### What this task involves
Every line must be returned precisely as it is written.

### Raw data
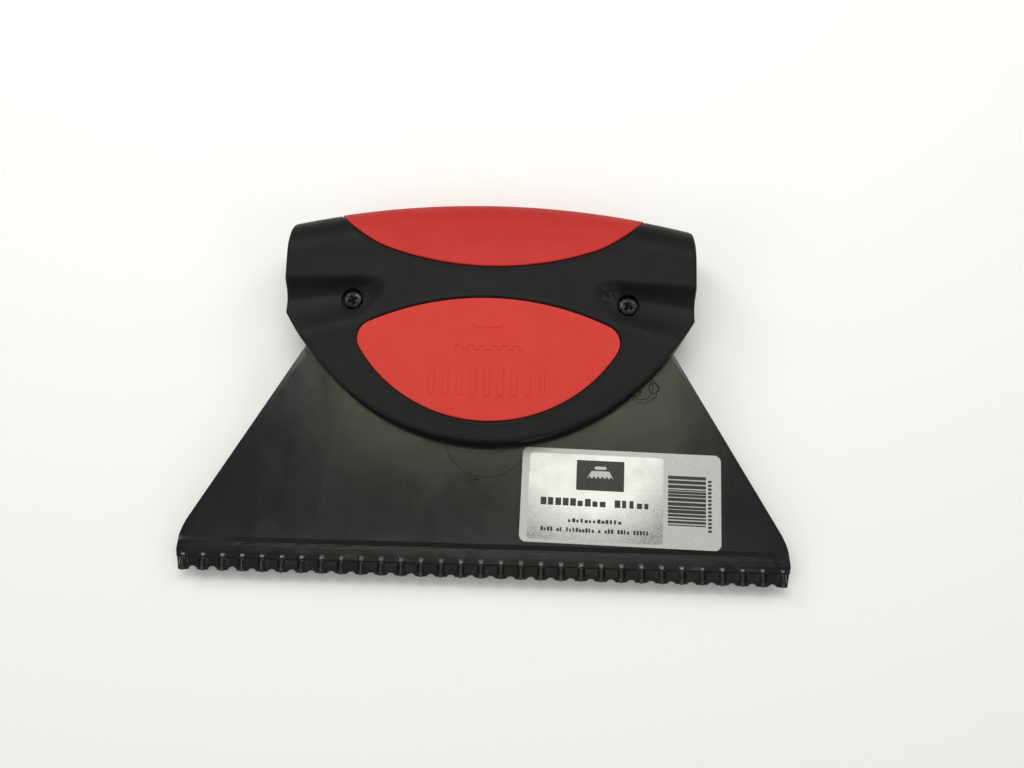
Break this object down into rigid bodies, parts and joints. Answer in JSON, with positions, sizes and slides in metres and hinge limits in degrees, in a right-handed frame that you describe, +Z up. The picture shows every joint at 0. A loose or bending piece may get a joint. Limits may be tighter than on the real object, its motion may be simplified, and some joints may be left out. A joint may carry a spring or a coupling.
{
  "type": "notched trowel",
  "caption": "Wide notched adhesive trowel: black plastic blade edged with hard metal pins, and a two-shell handle with a round grip and red soft pads.",
  "frame": {"origin": "on the surface that the tool lies on, under the middle of its bounding box", "axes": "+X along the toothed edge, +Y from the teeth towards the grip, +Z up, out of the tool's front"},
  "size_m": [0.28, 0.1812, 0.0361],
  "materials": {
    "blade_plastic": "semi-gloss moulded black plastic",
    "handle_plastic": "fine matt grain",
    "red_grip": "matt soft-touch overmould",
    "pin_carbide": "ground hard metal",
    "screw_black": "black zinc, slightly glossy",
    "label_foil": "silvery foil label"
  },
  "bodies": {
    "root": {"blade": "blade_plastic", "handle_front_shell": "handle_plastic", "handle_rear_shell": "handle_plastic", "front_grip_crescent": "red_grip", "front_lens_pad": "red_grip", "rear_grip_crescent": "red_grip", "rear_lens_pad": "red_grip", "handle_screws": "screw_black", "label": "label_foil", "pin_01": "pin_carbide", "pin_02": "pin_carbide", "pin_03": "pin_carbide", "pin_04": "pin_carbide", "pin_05": "pin_carbide", "pin_06": "pin_carbide", "pin_07": "pin_carbide", "pin_08": "pin_carbide", "pin_09": "pin_carbide", "pin_10": "pin_carbide", "pin_11": "pin_carbide", "pin_12": "pin_carbide", "pin_13": "pin_carbide", "pin_14": "pin_carbide", "pin_15": "pin_carbide", "pin_16": "pin_carbide", "pin_17": "pin_carbide", "pin_18": "pin_carbide", "pin_19": "pin_carbide", "pin_20": "pin_carbide", "pin_21": "pin_carbide", "pin_22": "pin_carbide", "pin_23": "pin_carbide", "pin_24": "pin_carbide", "pin_25": "pin_carbide", "pin_26": "pin_carbide", "pin_27": "pin_carbide", "pin_28": "pin_carbide", "pin_29": "pin_carbide", "pin_30": "pin_carbide", "pin_31": "pin_carbide"}
  },
  "joints": []
}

### Reply
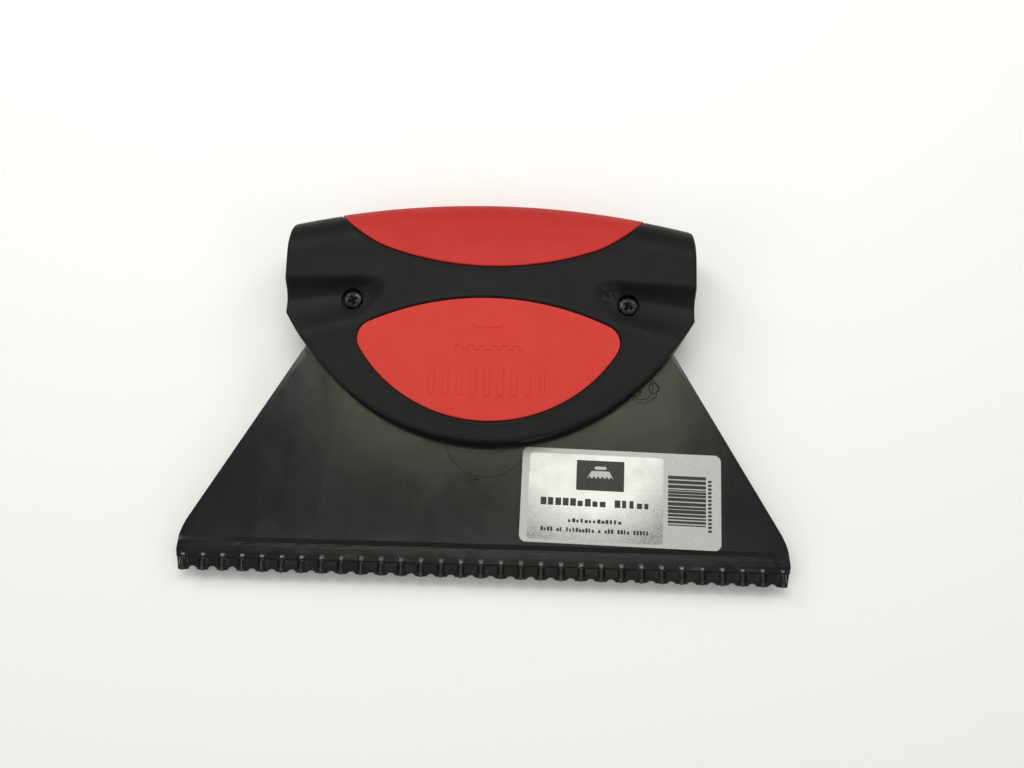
Break this object down into rigid bodies, parts and joints. Answer in JSON, with positions, sizes and slides in metres and hinge limits in degrees, in a right-handed frame that you describe, +Z up. The picture shows every joint at 0. A loose or bending piece may get a joint. Limits may be tighter than on the real object, its motion may be simplified, and some joints may be left out. A joint may carry a spring or a coupling.
{
  "type": "notched trowel",
  "caption": "Wide notched adhesive trowel: black plastic blade edged with hard metal pins, and a two-shell handle with a round grip and red soft pads.",
  "frame": {"origin": "on the surface that the tool lies on, under the middle of its bounding box", "axes": "+X along the toothed edge, +Y from the teeth towards the grip, +Z up, out of the tool's front"},
  "size_m": [0.28, 0.1812, 0.0361],
  "materials": {
    "blade_plastic": "semi-gloss moulded black plastic",
    "handle_plastic": "fine matt grain",
    "red_grip": "matt soft-touch overmould",
    "pin_carbide": "ground hard metal",
    "screw_black": "black zinc, slightly glossy",
    "label_foil": "silvery foil label"
  },
  "bodies": {
    "root": {"blade": "blade_plastic", "handle_front_shell": "handle_plastic", "handle_rear_shell": "handle_plastic", "front_grip_crescent": "red_grip", "front_lens_pad": "red_grip", "rear_grip_crescent": "red_grip", "rear_lens_pad": "red_grip", "handle_screws": "screw_black", "label": "label_foil", "pin_01": "pin_carbide", "pin_02": "pin_carbide", "pin_03": "pin_carbide", "pin_04": "pin_carbide", "pin_05": "pin_carbide", "pin_06": "pin_carbide", "pin_07": "pin_carbide", "pin_08": "pin_carbide", "pin_09": "pin_carbide", "pin_10": "pin_carbide", "pin_11": "pin_carbide", "pin_12": "pin_carbide", "pin_13": "pin_carbide", "pin_14": "pin_carbide", "pin_15": "pin_carbide", "pin_16": "pin_carbide", "pin_17": "pin_carbide", "pin_18": "pin_carbide", "pin_19": "pin_carbide", "pin_20": "pin_carbide", "pin_21": "pin_carbide", "pin_22": "pin_carbide", "pin_23": "pin_carbide", "pin_24": "pin_carbide", "pin_25": "pin_carbide", "pin_26": "pin_carbide", "pin_27": "pin_carbide", "pin_28": "pin_carbide", "pin_29": "pin_carbide", "pin_30": "pin_carbide", "pin_31": "pin_carbide"}
  },
  "joints": []
}